Vida! ? Foi Deus quem me deu. Se não está satisfeito com a minha, reclame com Ele. Mas antes de fazê-lo pense primeiro qual foi o objetivo Dele ao conceber a tua.

Eu poderia ter nascido pássaro, mas Deus me quis assim: Gente!



Paulo Francisco

Em cores

Eu estava sempre rabiscando algo. Adorava desenhar o que vinha em minha cabeça. Gostava, também, de misturar as cores e descobri-las em manchas pingadas nas sobras de papel de pão. Não fazia pipa monocromática – todas eram coloridas e assinadas por mim.

Mais tarde, descobri as manchas em camisetas brancas, tingia em panelas emprestadas da cozinha de casa – sobre protestos, claro, de todos. Eles protestavam, eu abstraía.

Depois, descobri o pôr-do-sol, as cores psicodélicas e o vermelho intenso. Nunca gostei muito do verde oliva, mas curtia os outros verdes, naturalmente.

Quando o meu filho nasceu,  emprestei-lhe a minha cor preferida – o azul. Mesmo ele ficando lindo de vermelho, era com o azul que eu vestia sua alma.

Quando a vi de preto, achei-a uma mulher interessante, mas foi com um vestido azul da Pérsia que a notei e me apaixonei – nunca me esqueci daquela cena: ela no alto da escada e eu parado no primeiro degrau, olhando para suas pernas cobertas por meias-finas pretas. Mas foi o azul, aquele azul da Pérsia, que me hipnotizou. Não resisti e fiquei preso àquela imagem por muito tempo.

Imagens? Tenho algumas cravadas em meu coração.Umas guardadas com carinho, outras que insistem em ficar mesmo eu as dando ordem de despejo – são imagens teimosas e inconvenientes que invadiram meu espaço e criam fantasmas para me assustar.

Levei um susto quando a vi pela primeira vez. Ela não era o que eu imaginara. Mas insisti em tê-la para sabê-la em cores.

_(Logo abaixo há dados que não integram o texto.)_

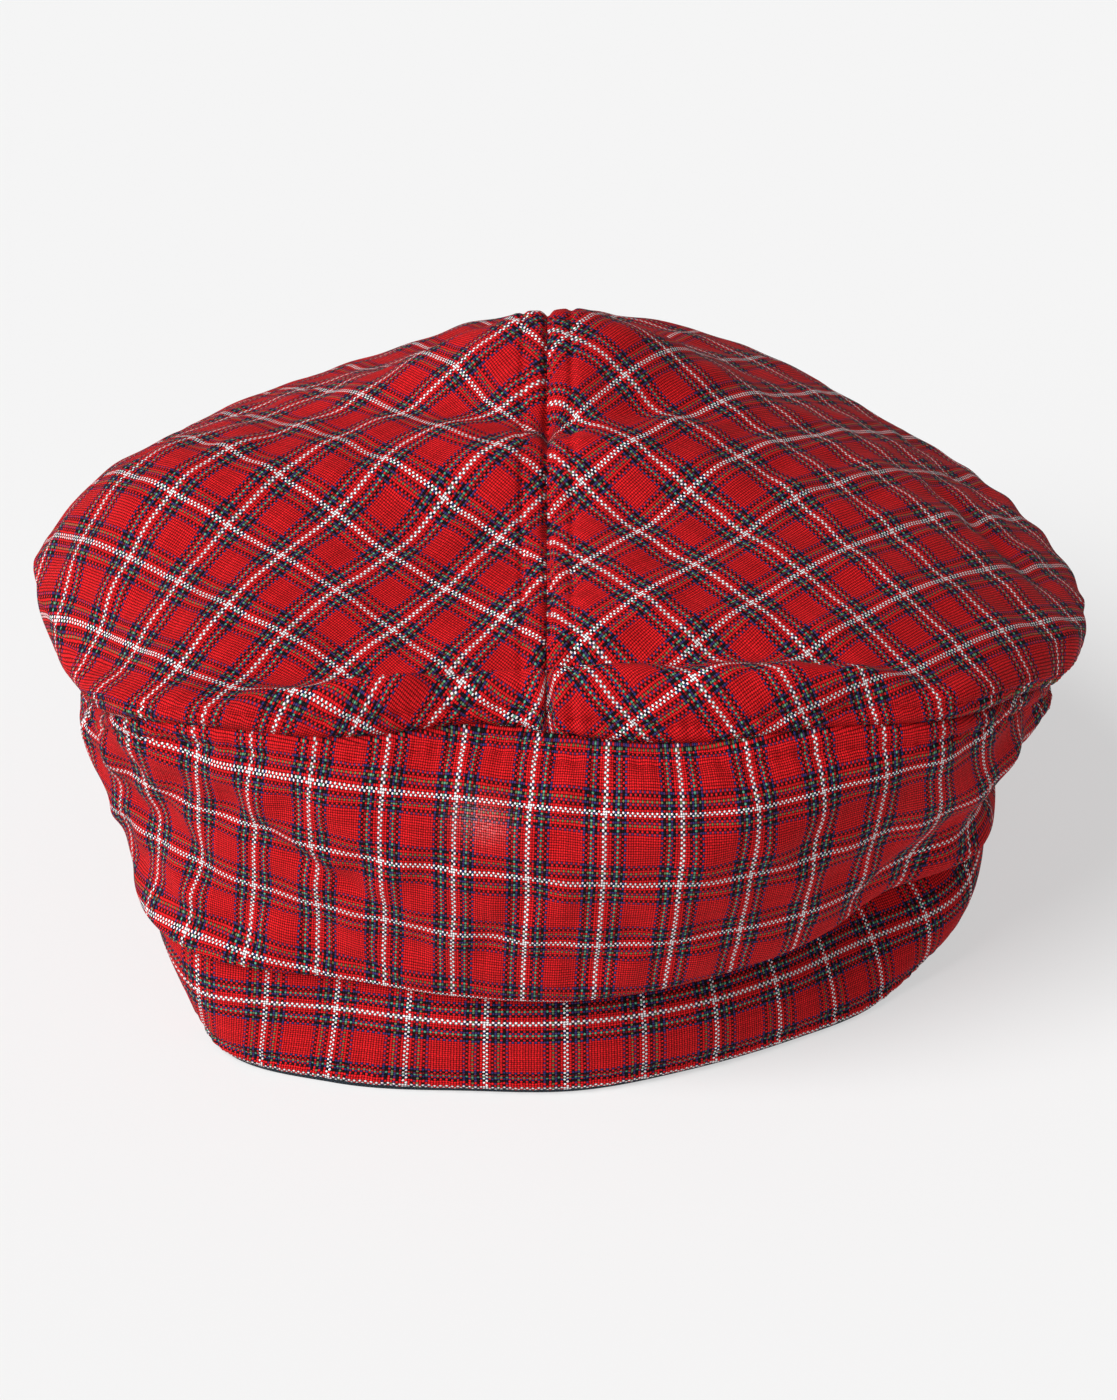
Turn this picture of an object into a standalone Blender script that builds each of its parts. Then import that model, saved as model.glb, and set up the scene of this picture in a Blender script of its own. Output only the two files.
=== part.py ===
"""Soft checked cloth cap: a two-piece round crown, a deep side wall, a straight
head band and the plain facing inside the band.  Lengths in the tables are in
millimetres and become metres when the solids are made."""
import bpy
import numpy as np

MM = 0.001

# Vertical axis that the tables turn about, before the cap is centred.
AXIS_X = -3.0
AXIS_Y = 100.0

CLOTH = 1.2            # wall of the crown, the side wall and the band
FACING = 1.0           # wall of the facing
SEAM_GAP = 0.2         # each piece stops this far short of a seam line
LAYER_GAP = 0.6        # air between the band and the facing behind it
BAND_HEIGHT = 33.0
BAND_MIDDLE = 18.0     # height of the band's middle row
BAND_RAISE = 1.7       # the facing shows below the band by this much
BAND_ROWS = (32.9, 25.0, 18.0, 9.0, BAND_RAISE)
FACING_ROWS = (30.0, 18.0, 9.0, 0.0)
TUCK = 0.6             # how far the wall's hidden edge stands off the band
TUCK_RISE = 0.5
CROWN_MIDDLE = 0.62    # share of the rim radius where mid_z is measured
CENTRE_Z = 129.5       # height of the crown over the axis, before its folds
WALL_CALM = 0.2        # share of the wall's rows over which its dents fade at a seam
RIM_CALM = 0.06        # share of the rim radius over which folds fade at the rim
STEPS = 64             # sections around the cap
ROUND = np.arange(STEPS) * 360.0 / STEPS - 180.0
TOP_ROWS = (0.97, 0.91, 0.83, 0.74, 0.64, 0.54, 0.44, 0.34, 0.24, 0.14, 0.06, 0.0)

# Sections around the cap: angle from the front toward the right in degrees,
# radius from the axis and height above the floor.
BAND_TABLE = dict(
    angle=[-180, -150, -120, -90, -72, -59, -47, -30, -12, 5, 22, 40, 55, 68, 80, 98, 125, 152],
    foot=[52, 56, 70, 86, 95, 107, 118.5, 112, 103, 101, 98.6, 101, 107, 109, 112, 110, 82, 60],
    mid=[55, 59, 74, 94, 106, 117.5, 121, 107.5, 101.8, 99.8, 99.3, 100.5, 105, 118, 120, 115, 84, 62],
    top=[56, 60, 78, 102, 110, 119.5, 119, 104, 98, 95, 92.5, 92.5, 96, 109, 113.5, 110, 85, 63],
    lift=[0, 0, 0, 0, 0, 0, 0, 0, 0, 0, 0, 0, 0, 3, 7, 5, 0, 0],
)
WALL_TABLE = dict(
    angle=[-180, -150, -120, -90, -72, -59, -47, -30, -12, 5, 22, 40, 55, 68, 80, 98, 125, 152],
    fold=[66, 70, 88, 107, 115, 123, 123.5, 107.5, 102.5, 103, 104.5, 106.5, 109.5, 123, 122.5, 117.5, 94, 72],
    fold_z=[32, 32, 32, 33, 31, 31.5, 32.5, 31, 30, 30.5, 33, 35, 39, 40, 41.5, 38, 33, 32],
    low=[96, 98, 107, 118.5, 121.5, 120, 117, 108, 106, 108, 111, 113, 115, 121.5, 118, 117, 109, 100],
    low_z=[43, 43, 45, 49, 50, 50, 50, 50, 50, 50, 52, 52, 52, 52, 54, 50, 46, 43],
    high=[118, 118, 121, 125.5, 127.5, 123, 117, 113, 105, 109, 116, 118, 127, 129, 128, 129, 124, 120],
    high_z=[58, 58, 60, 62, 66, 74, 84, 87, 88, 88, 88, 87, 84, 74, 66, 61, 60, 59],
    seam=[128, 128, 128, 126, 124, 129, 120, 105, 88, 93, 101, 112, 129, 132, 136, 136, 132, 129],
    seam_z=[72, 72, 72, 74, 81, 93, 99, 101, 102, 102, 101, 101, 97, 89, 79, 74, 72, 72],
)
CROWN_TABLE = dict(
    angle=[-180, -150, -120, -90, -72, -59, -47, -30, -12, 5, 22, 40, 55, 68, 80, 98, 125, 152],
    lip=[137, 137, 137, 134, 130.5, 130, 120, 103, 87, 90, 98, 111, 129, 135, 141, 142, 140, 138],
    lip_z=[80, 80, 80, 84, 90, 98, 105, 108, 108, 111, 110, 106, 104, 95, 84, 78, 79, 80],
    rim=[139, 139, 138, 137, 126, 120, 113, 97, 81, 83, 92, 110, 122, 130, 140, 146.5, 143, 140],
    rim_z=[94, 93, 93, 97, 95, 103, 107, 115, 114, 118, 118.5, 118, 108, 103, 94, 84, 90, 93],
    mid_z=[131, 124, 125, 132, 125, 123, 119, 117, 120, 123, 125, 124, 124, 124, 121, 120, 120, 128],
)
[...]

Mesmo ela apresentando, externamente, uma casca quitinosa e quebradiça, acreditava na possibilidade de possíveis matizes. Péssima ideia. Suas cores não passavam do amarelo da palha seca, guardada para dias escassos.

Sempre pensei que os loucos fossem coloridos, mas se são, ela, então, era a exceção. Nunca fiquei tão perto da esquizofrenia como naquele curto espaço de tempo de convívio – quase enlouqueci também. Escapei por pouco.

Não me transforme no que eu não quero ser.

Quando meu pai descobriu que o meu time de futebol não era o mesmo que o dele, correu até a loja e comprou uma camisa de seu time, acreditando que eu mudaria o que em mim já estava determinado. O que ele conseguiu foi adiantar sentimentos que eu deveria descobrir bem mais tarde em minha vida. Seu desespero, minha felicidade.

Não me tragam flores quando os meus pés estão cobertos de espinhos.

Como eu teria que ser naquele instante pra que ela gostasse de mim? Sempre achava que tinha que ser diferente do que era pra agradar a quem eu amava. Colecionei decepções na lapela de meu surrado paletó. Demorei pra aprender que não tinha que vestir o que não me cabia.

Não queira me cobrir quando a nudez é a minha melhor roupa.

Até hoje rabisco o que vem em minha cabeça. Meus desenhos pontilhados registram imagens macroscópicas que meus olhos só alcançam através da lente do mundo.

Ainda não desenhei o meu autorretrato – falta-me pontilhar alguns caminhos.